--- INSTRUCTION ---
Restate the entries word for word, omitting nothing.

Entries from a dataset:
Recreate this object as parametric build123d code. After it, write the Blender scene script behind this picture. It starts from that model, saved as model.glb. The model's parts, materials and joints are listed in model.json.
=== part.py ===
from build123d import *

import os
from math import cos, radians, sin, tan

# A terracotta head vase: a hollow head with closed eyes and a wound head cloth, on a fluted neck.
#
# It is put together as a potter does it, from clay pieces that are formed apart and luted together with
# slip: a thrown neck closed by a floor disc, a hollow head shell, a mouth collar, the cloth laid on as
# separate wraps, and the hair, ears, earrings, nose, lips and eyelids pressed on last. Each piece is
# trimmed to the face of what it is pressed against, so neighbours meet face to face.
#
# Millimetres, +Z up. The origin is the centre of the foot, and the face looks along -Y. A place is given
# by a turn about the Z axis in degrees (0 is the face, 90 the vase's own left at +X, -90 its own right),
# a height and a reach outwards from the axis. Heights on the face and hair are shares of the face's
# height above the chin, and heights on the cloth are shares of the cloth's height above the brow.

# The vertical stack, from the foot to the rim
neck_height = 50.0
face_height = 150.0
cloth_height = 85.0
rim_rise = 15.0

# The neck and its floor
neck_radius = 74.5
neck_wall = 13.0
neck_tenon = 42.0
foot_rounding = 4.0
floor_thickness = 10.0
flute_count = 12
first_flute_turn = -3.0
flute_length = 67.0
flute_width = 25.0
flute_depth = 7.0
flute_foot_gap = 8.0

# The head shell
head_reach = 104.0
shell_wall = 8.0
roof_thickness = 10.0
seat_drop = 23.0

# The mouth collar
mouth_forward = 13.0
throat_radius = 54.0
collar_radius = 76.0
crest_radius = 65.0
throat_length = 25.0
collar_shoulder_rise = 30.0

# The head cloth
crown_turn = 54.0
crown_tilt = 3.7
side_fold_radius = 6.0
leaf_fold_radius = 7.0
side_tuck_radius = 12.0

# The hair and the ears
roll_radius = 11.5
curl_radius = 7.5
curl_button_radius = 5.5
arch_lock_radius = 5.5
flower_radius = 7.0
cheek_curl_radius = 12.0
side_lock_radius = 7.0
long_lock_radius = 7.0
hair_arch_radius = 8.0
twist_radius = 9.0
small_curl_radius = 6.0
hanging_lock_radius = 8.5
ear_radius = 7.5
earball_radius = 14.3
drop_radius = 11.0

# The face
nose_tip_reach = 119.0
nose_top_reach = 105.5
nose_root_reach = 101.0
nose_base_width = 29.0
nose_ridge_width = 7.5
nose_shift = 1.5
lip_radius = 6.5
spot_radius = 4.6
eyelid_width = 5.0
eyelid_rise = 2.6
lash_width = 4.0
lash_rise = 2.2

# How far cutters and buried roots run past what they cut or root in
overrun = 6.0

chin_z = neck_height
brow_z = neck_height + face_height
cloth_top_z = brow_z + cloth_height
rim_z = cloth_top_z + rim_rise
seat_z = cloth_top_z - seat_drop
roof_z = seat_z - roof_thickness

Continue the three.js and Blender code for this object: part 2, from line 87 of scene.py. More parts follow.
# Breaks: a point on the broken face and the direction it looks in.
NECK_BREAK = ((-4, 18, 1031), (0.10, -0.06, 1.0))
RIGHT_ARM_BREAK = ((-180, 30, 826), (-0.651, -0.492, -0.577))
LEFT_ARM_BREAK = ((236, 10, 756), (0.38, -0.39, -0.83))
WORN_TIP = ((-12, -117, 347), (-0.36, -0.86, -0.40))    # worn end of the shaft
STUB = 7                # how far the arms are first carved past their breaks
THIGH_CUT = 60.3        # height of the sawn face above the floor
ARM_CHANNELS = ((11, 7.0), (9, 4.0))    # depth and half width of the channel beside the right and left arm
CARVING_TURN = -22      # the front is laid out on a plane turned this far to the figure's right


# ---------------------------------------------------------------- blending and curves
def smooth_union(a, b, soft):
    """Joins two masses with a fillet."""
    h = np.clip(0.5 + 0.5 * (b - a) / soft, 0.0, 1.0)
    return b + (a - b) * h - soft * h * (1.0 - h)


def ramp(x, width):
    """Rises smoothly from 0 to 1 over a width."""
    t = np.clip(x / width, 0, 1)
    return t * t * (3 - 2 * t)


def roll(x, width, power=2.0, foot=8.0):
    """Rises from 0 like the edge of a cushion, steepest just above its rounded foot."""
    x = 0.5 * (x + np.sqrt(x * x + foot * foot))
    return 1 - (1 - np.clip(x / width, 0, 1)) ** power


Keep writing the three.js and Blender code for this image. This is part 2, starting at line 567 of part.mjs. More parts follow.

--- ANSWER TO THIS EXERCISE ---
Recreate this object as parametric build123d code. After it, write the Blender scene script behind this picture. It starts from that model, saved as model.glb. The model's parts, materials and joints are listed in model.json.
=== part.py ===
from build123d import *

import os
from math import cos, radians, sin, tan

# A terracotta head vase: a hollow head with closed eyes and a wound head cloth, on a fluted neck.
#
# It is put together as a potter does it, from clay pieces that are formed apart and luted together with
# slip: a thrown neck closed by a floor disc, a hollow head shell, a mouth collar, the cloth laid on as
# separate wraps, and the hair, ears, earrings, nose, lips and eyelids pressed on last. Each piece is
# trimmed to the face of what it is pressed against, so neighbours meet face to face.
#
# Millimetres, +Z up. The origin is the centre of the foot, and the face looks along -Y. A place is given
# by a turn about the Z axis in degrees (0 is the face, 90 the vase's own left at +X, -90 its own right),
# a height and a reach outwards from the axis. Heights on the face and hair are shares of the face's
# height above the chin, and heights on the cloth are shares of the cloth's height above the brow.

# The vertical stack, from the foot to the rim
neck_height = 50.0
face_height = 150.0
cloth_height = 85.0
rim_rise = 15.0

# The neck and its floor
neck_radius = 74.5
neck_wall = 13.0
neck_tenon = 42.0
foot_rounding = 4.0
floor_thickness = 10.0
flute_count = 12
first_flute_turn = -3.0
flute_length = 67.0
flute_width = 25.0
flute_depth = 7.0
flute_foot_gap = 8.0

# The head shell
head_reach = 104.0
shell_wall = 8.0
roof_thickness = 10.0
seat_drop = 23.0

# The mouth collar
mouth_forward = 13.0
throat_radius = 54.0
collar_radius = 76.0
crest_radius = 65.0
throat_length = 25.0
collar_shoulder_rise = 30.0

# The head cloth
crown_turn = 54.0
crown_tilt = 3.7
side_fold_radius = 6.0
leaf_fold_radius = 7.0
side_tuck_radius = 12.0

# The hair and the ears
roll_radius = 11.5
curl_radius = 7.5
curl_button_radius = 5.5
arch_lock_radius = 5.5
flower_radius = 7.0
cheek_curl_radius = 12.0
side_lock_radius = 7.0
long_lock_radius = 7.0
hair_arch_radius = 8.0
twist_radius = 9.0
small_curl_radius = 6.0
hanging_lock_radius = 8.5
ear_radius = 7.5
earball_radius = 14.3
drop_radius = 11.0

# The face
nose_tip_reach = 119.0
nose_top_reach = 105.5
nose_root_reach = 101.0
nose_base_width = 29.0
nose_ridge_width = 7.5
nose_shift = 1.5
lip_radius = 6.5
spot_radius = 4.6
eyelid_width = 5.0
eyelid_rise = 2.6
lash_width = 4.0
lash_rise = 2.2

# How far cutters and buried roots run past what they cut or root in
overrun = 6.0

chin_z = neck_height
brow_z = neck_height + face_height
cloth_top_z = brow_z + cloth_height
rim_z = cloth_top_z + rim_rise
seat_z = cloth_top_z - seat_drop
roof_z = seat_z - roof_thickness

Continue the three.js and Blender code for this object: part 2, from line 87 of scene.py. More parts follow.
# Breaks: a point on the broken face and the direction it looks in.
NECK_BREAK = ((-4, 18, 1031), (0.10, -0.06, 1.0))
RIGHT_ARM_BREAK = ((-180, 30, 826), (-0.651, -0.492, -0.577))
LEFT_ARM_BREAK = ((236, 10, 756), (0.38, -0.39, -0.83))
WORN_TIP = ((-12, -117, 347), (-0.36, -0.86, -0.40))    # worn end of the shaft
STUB = 7                # how far the arms are first carved past their breaks
THIGH_CUT = 60.3        # height of the sawn face above the floor
ARM_CHANNELS = ((11, 7.0), (9, 4.0))    # depth and half width of the channel beside the right and left arm
CARVING_TURN = -22      # the front is laid out on a plane turned this far to the figure's right


# ---------------------------------------------------------------- blending and curves
def smooth_union(a, b, soft):
    """Joins two masses with a fillet."""
    h = np.clip(0.5 + 0.5 * (b - a) / soft, 0.0, 1.0)
    return b + (a - b) * h - soft * h * (1.0 - h)


def ramp(x, width):
    """Rises smoothly from 0 to 1 over a width."""
    t = np.clip(x / width, 0, 1)
    return t * t * (3 - 2 * t)


def roll(x, width, power=2.0, foot=8.0):
    """Rises from 0 like the edge of a cushion, steepest just above its rounded foot."""
    x = 0.5 * (x + np.sqrt(x * x + foot * foot))
    return 1 - (1 - np.clip(x / width, 0, 1)) ** power


Keep writing the three.js and Blender code for this image. This is part 2, starting at line 567 of part.mjs. More parts follow.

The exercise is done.